St. John the Divine from Amsterdam Avenue north of West 112th Street. | JACKSON CHEN
St. John the Divine from Amsterdam Avenue north of West 112th Street. | JACKSON CHEN

More than a decade later, the LPC is taking another crack at landmark designation for the complex, and this time the cathedral’s leadership is joining preservation advocates in support.

“The trustees of the Cathedral of St. John the Divine now embrace the proposed landmarks designation of the Cathedral Church and the Cathedral Close,” the cathedral’s dean, Reverend James Kowalski, said, “recognizing it as the next step in celebrating and providing ongoing stewardship of the cathedral’s great architectural legacy, its impactful history, and its continuing evolution as a religious institution.”

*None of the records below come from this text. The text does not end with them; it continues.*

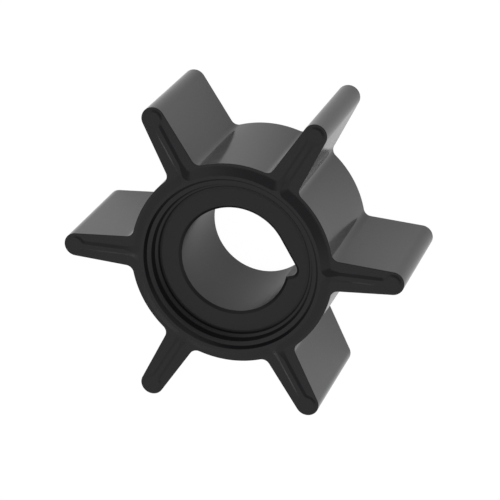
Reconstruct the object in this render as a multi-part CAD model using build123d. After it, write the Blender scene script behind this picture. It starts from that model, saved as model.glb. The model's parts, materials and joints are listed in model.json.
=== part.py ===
from build123d import *
from math import cos, radians, sin, sqrt
import os

# Flexible-vane pump impeller: a rubber body with six vanes, moulded round a hard hub bush.
# Millimetres. The axis is +Z and the first vane points along +X.
# The part lies on its lower seal bead at Z = 0, and both of its ends are alike.

# Vanes and hub of the rubber body
vane_count = 6
tip_radius = 20.0
vane_height = 15.6          # from one end face of the vanes to the other
vane_root_thickness = 3.65
tip_bead_radius = 1.37      # the round edge that wipes the pump chamber
vane_root_fillet = 0.95
arris = 0.15                # moulded edge all round the end faces
hub_margin = 0.27           # end face left outside the foot of the seal ring

# Seal bead on each end face: a ring that slopes outwards, and a lower rib on every vane
seal_height = 0.55
seal_crest_width = 0.5
seal_slope = 0.92           # plan width of the ring's outer wall
rib_height = 0.32
rib_crest_width = 0.4
rib_slope = 0.6             # plan width of a rib's wall
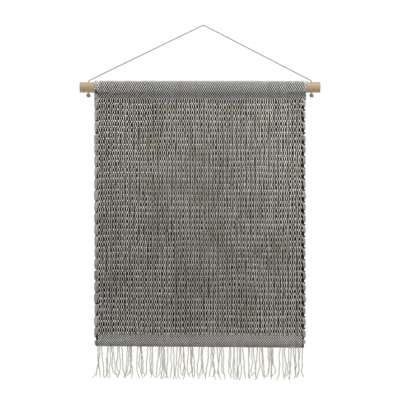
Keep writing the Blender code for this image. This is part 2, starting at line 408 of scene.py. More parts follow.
# Wefts: straight lines across the cloth, one at each pick along a path
def weftTree():
    tree, given, path = newTree(
        "weftsBeatenIn", ("Picks", "Int"), ("Points", "Int"), "First", "Step", "Left", "Right", "Pitch",
        "Ripple", "Wander", "Drift", "Slub",
    )
    starts, direction, pick = downPath(tree, given, path, given["Picks"], 0.0)
    line = geo(tree, "CurvePrimitiveLine", {
        "Start": joinXyz(tree, given["Left"], 0.0, 0.0), "End": joinXyz(tree, given["Right"], 0.0, 0.0),
    })
    line = geo(tree, "ResampleCurve", {"Curve": line, "Count": given["Points"]})
    line, along = keep(tree, line, Along=lengthAlong(tree))
    laid, here = keep(tree, yarnOnEach(tree, starts, line), Here=placeOf(tree))
    x, y, z = splitXyz(tree, here)
    own = joinXyz(tree, times(tree, x, 60.0), times(tree, pick, 2.3), given["Width"])
    flip = minus(tree, times(tree, calc(tree, "MODULO", pick, 2.0), 2.0), 1.0)
    beat = calc(tree, "COSINE", times(tree, over(tree, along, given["Pitch"]), math.pi))
    ripple = times(tree, beat, flip, given["Ripple"])
    climb = minus(tree, swing(tree, own, 0.8, given["Wander"], 2.0), rowDrift(tree, x, z, given["Drift"]))
    facing = calcVector(tree, "CROSS_PRODUCT", direction, (1.0, 0.0, 0.0))
    offset = calcVector(tree, "ADD", scaled(tree, facing, ripple), scaled(tree, direction, climb))
    laid = placed(tree, laid, direction, Offset=offset)
    slubs = plus(tree, 1.0, swing(tree, own, 1.9, given["Slub"], 2.0))
    return sweepYarn(tree, given, laid, along, randomOf(tree, pick, given["Seed"]), slubs)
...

The proposed landmarking also received support from City Councilmember Mark Levine, the New York Landmarks Conservancy, the Morningside Heights Historic District Committee, and the Historic Districts Council.

“Just like its European predecessors, which often took hundreds of years to build, this cathedral has entered its third century unfinished,” HDC’s director of advocacy Kelly Carroll said. “It’s comforting knowing future work will benefit from LPC’s oversight and be spared any more aesthetic erosion.”

The edifice of the Cathedral Church of St. John the Divine facing Amsterdam Avenue at West 112th Street. | JACKSON CHEN
The edifice of the Cathedral Church of St. John the Divine facing Amsterdam Avenue at West 112th Street. | JACKSON CHEN

HDC, however, pointed to the two condominium developments approved over the past decade — which the group considers out-of-scale, clashing in exterior materials, and too close to the cathedral — advanced within the St. John’s campus while repairs, not to mention construction completion, lagged.

Despite the developments that have popped up on the cathedral campus, Meenakshi Srinivasan, the LPC chair, said the focus should be on the future.

“Together, I think we can all move forward, we can lament about what happened in the past, but there is still no doubt in my mind that the complex, the close, and the cathedral are very important to the city,” Srinivasan said.

The LPC hopes to bring the cathedral’s designation to a vote early next year.